Goss’s photographs of St. John’s Ward are moving and distinctive in part because of their intimacy. Rather than just photographing dilapidated buildings, or panoramas of the area from the higher buildings, he photographed people, often children, in their neighbourhood and often in the privacy of their homes. In Rear of Centre Street Houses in Winter (1912), for instance, two bundled up little kids stand in dirty snow in front of their diminutive and battered home, black chimneys visible on the buildings, the sky a flat grey. Slum Family (1913) has some six children, a mother and what one assumes is the grandmother packed into a tiny, congested kitchen, the mother nursing an infant. Rear 21 Elizabeth Street (1913) has a boy, a young student with a book under his arm, standing in an alley scattered with broken, discarded lumber, old City Hall visible behind.

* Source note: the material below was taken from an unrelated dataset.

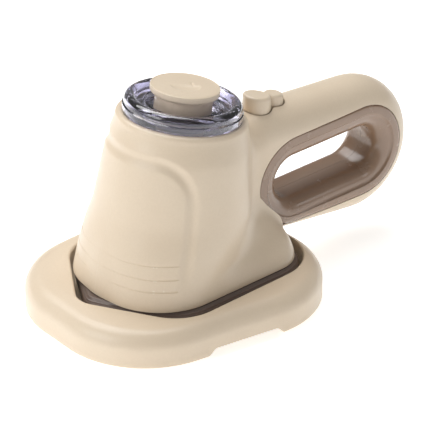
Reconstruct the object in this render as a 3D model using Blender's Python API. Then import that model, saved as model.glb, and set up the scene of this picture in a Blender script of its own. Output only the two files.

Goss continued to photograph The Ward until the late 1930s. Attempts to redevelop the area began early in the century, with neighbourhoods expropriated and cleared wholesale in order to build new office towers, hotels, and apartment buildings. Nonetheless, the last time Goss photographed The Ward, in 1937, there were still traces of the old slums, which had been there for over 100 years. In Rear of 11 and 13 Centre Street (1937), for instance, one looks over rooftops patched together with ragged sheets of tarpaper to rickety, sagging wooden buildings; Old City Hall’s clock tower is visible in the background. The Ward did not completely disappear until the 1960s, when Chinatown moved to its current location on Spadina, the last of the old buildings were torn down, and there were developments like the new City Hall and Nathan Phillips Square.

13 Centre Avenue

Other Images

While Goss’s images of St. John’s Ward are among his most striking and memorable in part because they document a formative moment in the city’s immigrant heritage that has disappeared, as Toronto’s official photographer Goss took pictures of many different aspects of the evolving city. For example, his stunning, panoramic photographs of the construction of the Bloor Viaduct, from the chaotic beginnings in 1915, the workers walking amongst huge beams and piles of lumber and heaps of gravel, to long views of workers suspended along the elegant concrete railing of the nearly completed bridge. Other well-known pictures include his sinister pictures of workers deep inside the Rosedale Sewer in 1931 and images of the hulking iron skeleton of the R. C. Harris Water Treatment Plant, which was not completed until 1941. Goss also took photographs of the city’s cultural and social life, including the most famous photograph of the Group of Seven, shot in 1920. The image depicts the seven painters in soft, expressive, high contrast black and white at a table in the Arts and Letters Club. Another celebrated photograph portraying city life is his shot, taken in 1935, of kids enjoying a summer day at Leslie Beach, the lake in the background teeming with swimmers.

Legacy

Although Goss was an employee of the City of Toronto and would not have thought of himself as either an artist or an activist, his finest work, especially the images of poverty in St. Johns Ward, have been compared to the work of significant documentary photographers of that era, like Jacob A. Riis and Lewis W. Hine. In addition, Michael Ondaatje used Goss’s images of early 20th-century working class Toronto, which are easily available in Toronto’s City Archives, as part of his research for his novel In the Skin of a Lion (1987). Though the novel is a work of fiction, Goss appears as a character. In one scene, Ondaatje describes Goss photographing workers building a tunnel under Lake Ontario. “Then Arthur Goss, the city photographer,” Ondaatje writes, “packs up his tripod and glass plates, unhooks the cord of lights that creates a vista of open tunnel behind the two men, walks with his equipment the fifty yards to the ladder, and climbs out into the sunlight.”